ただし、2年目以降は、売主側立会いの定期点検等は行なわれないので、あくまで、居住者(管理組合)が独力(又は、専門業者に依頼して)で瑕疵を発見し、各保証期間内に、売主に補修等の請求をする必要があります。

 

日常生活の時間を割き、場所を提供(家具や家電製品の移動も)するという煩わしさが発生する可能性があります。

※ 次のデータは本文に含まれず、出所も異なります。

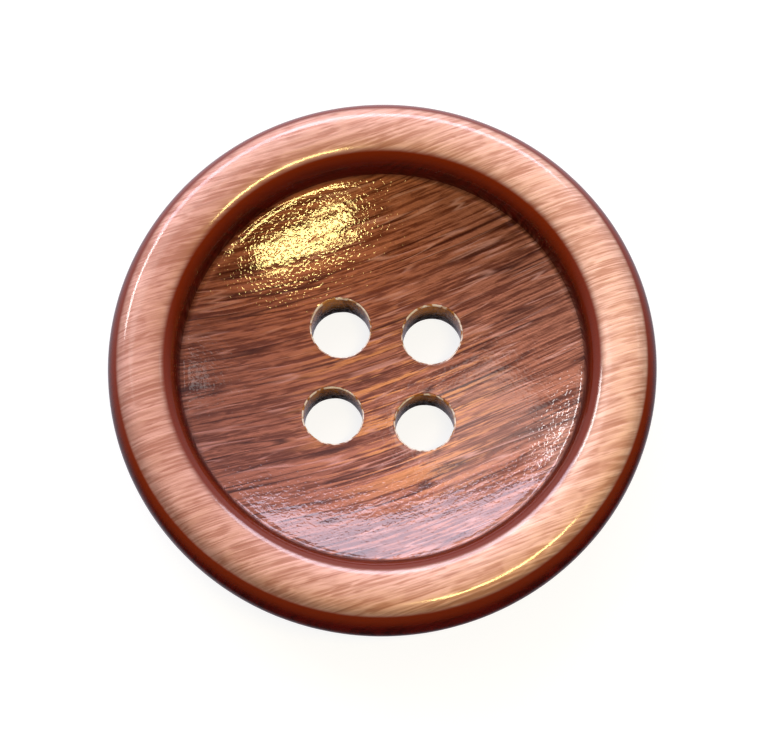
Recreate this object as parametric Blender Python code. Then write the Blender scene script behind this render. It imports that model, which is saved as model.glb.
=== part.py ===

また、補修個所が発生した場合、補修工事の施工日に合わせて、仕事を休まなければならない場合もあるかもしれません。

 

ともあれ、一般的に、アフターサービスは、適用を受ける期間内であれば、瑕疵なのかどうかを問題にするまでもなく、売り主に無償で保守させることができます。納得が出来るまでは、何回でも補修をさせるべきです。工事期間中の宿泊代などの実害に対して損害賠償を請求することも可能です。

③管理組合の役員

建物の区分所有等に関する法律(以下、区分所有法)に基づき、マンションの所有者は、区分所有者と呼ばれます。購入した区分(部屋)の内側は専有部分として自由に使用する権利を得ると同時に、廊下やエレベーター、配管などの共用部分(専有部分以外の全て)を全区分所有者と共同で維持管理する義務が生じます。

 

居住せずに区分所有する部屋を賃貸とした場合でも、共用部分の維持管理をする義務に変わりはありません。管理会社というのは、あくまで管理組合から委託されて管理業務を代行するに過ぎません。

 

各物件を購入した区分所有者に引渡しが始まると、区分所有法に基づき管理組合の最高意思決定機関である総会が招集され、管理組合が設立されます。同時に管理組合の法律ともいえる管理規約が承認されます。

 

直接的には、管理規約に基づき、総会にて選出する理事長・会計の2役員と、マンションの規模に応じた人数の理事によって構成される理事会、理事会を監査する監事が組合運営を行います。一般的には、理事、監事は任期制であり輪番制になっています。

 

この理事や監事などの役員は、所有者の中の誰かが必ず担当しなければなりなせん。その役がいつか回ってくることを心しておく必要があるのです。

 

Q14.バルコニーに物置を置いてはいけないのはなぜですか?

A)バルコニーは、廊下やエレベーターなどと同じ共用部分に該当します。但し、接する住戸の居住者に専用使用権が与えられています。専用使用権とは、区分所有建物における特定の区分所有者または第三者が、共用部分や敷地を排他的に使用できる権利で、対象部分を「専用使用部分」とも言います。

 

専有部分と混同されがちですが、バルコニーは法律で共用部分と規定されています。

 

共用部分ですから無闇に何でもできるわけでなく、管理規約などでバルコニーの使い方を規制しています。ガーデニングは良いが、物置きはいけないとか、工作物を設置してはダメとか書かれています。入居者は、これらの規定を守って暮らすことが求められます。

 

バルコニーは避難経路にもなっていますから、簡単に移動できないような重量物を置くことも禁じられています。隣の家とのバルコニー上の隔壁は、足で蹴ると破れるようにできており、いざというときは、これを打ち破って避難するのです。